On days like today, my desire to help people is the reason I lay in bed until 3pm. It’s the reason all of our clothes are dirty. It’s the reason I don’t cook dinner 95% of the time. It’s the reason I’m not home until 7pm on most nights. It’s the reason I do not want to do anything or see anyone. But, he loves me anyway. 


I’ve felt crippling compassion fatigue for the last month, and several times over the last year. I have physical aches and pains from the stress it causes me. It’s something I’m learning to over come, but it takes time to learn those skills. Lately, I come home, sit on the couch, lay in bed, watch YouTube, and go to sleep. It’s a rather boring life for a newlywed couple. But, he loves me anyway. 
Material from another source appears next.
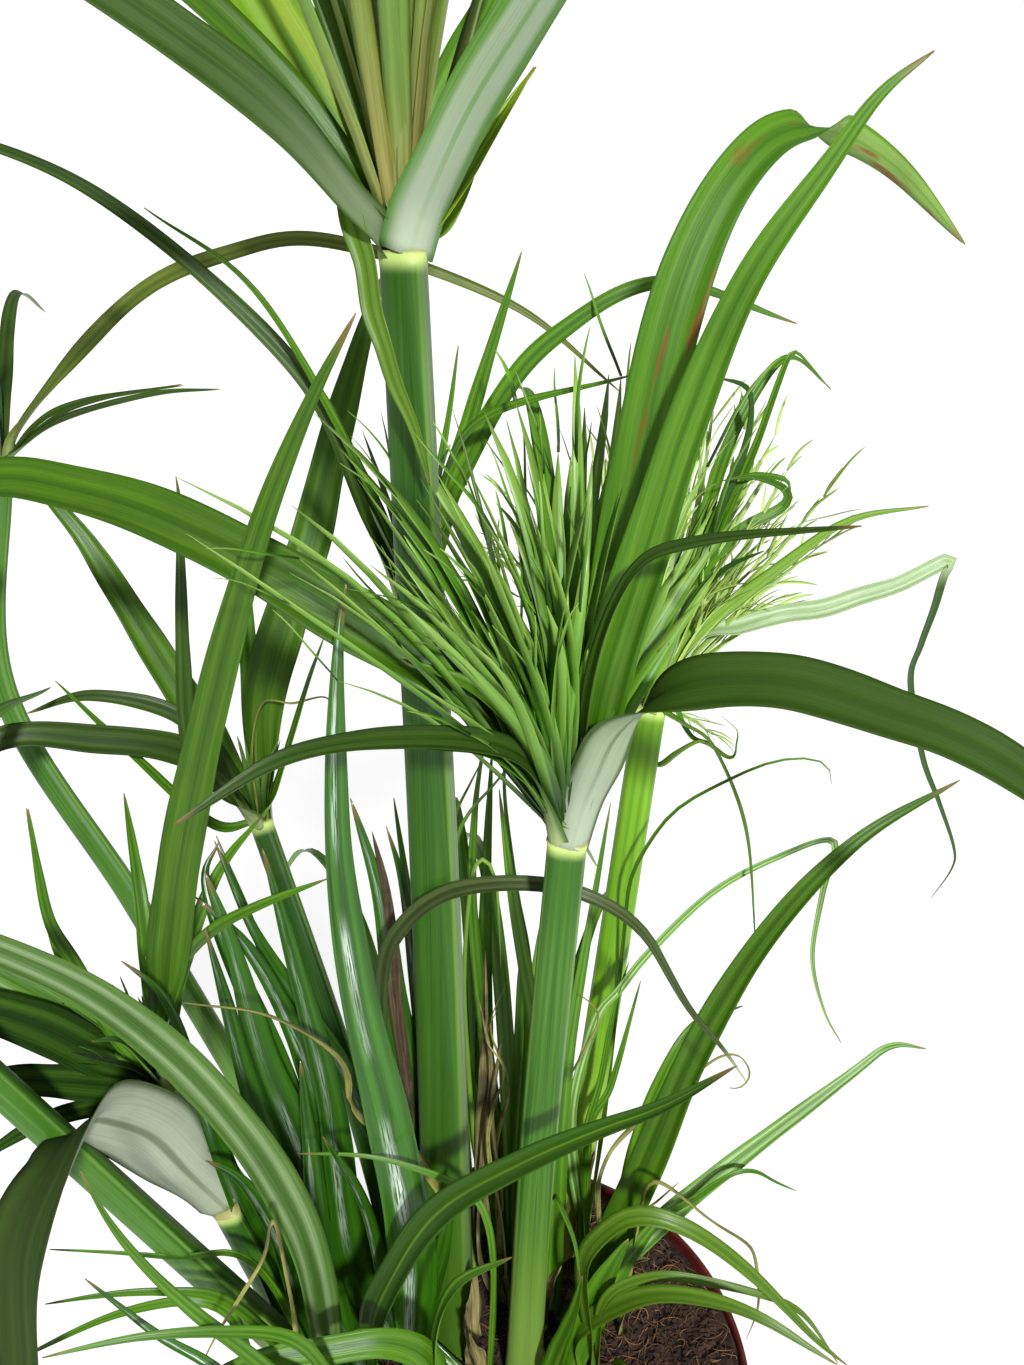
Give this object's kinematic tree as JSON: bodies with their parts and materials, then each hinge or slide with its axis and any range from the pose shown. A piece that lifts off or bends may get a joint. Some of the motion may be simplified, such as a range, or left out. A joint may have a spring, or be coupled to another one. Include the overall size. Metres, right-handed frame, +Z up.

I am no where near the ideal wife. I hate cleaning. I don’t like cooking. I don’t make his lunch. I don’t do the dishes. I don’t have energy to. You know why? I want to, and am currently obligated, to help OTHER people. And for some blessed reason, Reed loves this about me.


It’s the reason I chose Psychology as my major. It’s the reason I chose the career I did. It’s the reason my back hurts 90% of the time. It’s the reason I volunteer him to help me when I need a couple of extra hands. It’s the reason I can’t sleep and am up writing at 5 am. My need to help people is humbling and exhausting. But, he loves me anyway. 

He does the laundry when I’m doing notes, because I got home late or just can’t move. He brings me coffee when I can’t keep my eyes open to work. He washes the dishes, because putting frozen chicken fingers in the oven took the last bit of energy I had. He holds me while I cry about not being good enough to do it all, and never complains. But what’s crazy to me is that he just loves me anyway.

Compassion fatigue is real, and it’s currently a terrorizer in our home. It hurts him. I know. I see it on his face. He hates that I’m so exhausted. He hates that I have no more left to give. He doesn’t get the attention he deserves, but he still chooses me. He will always love me anyway.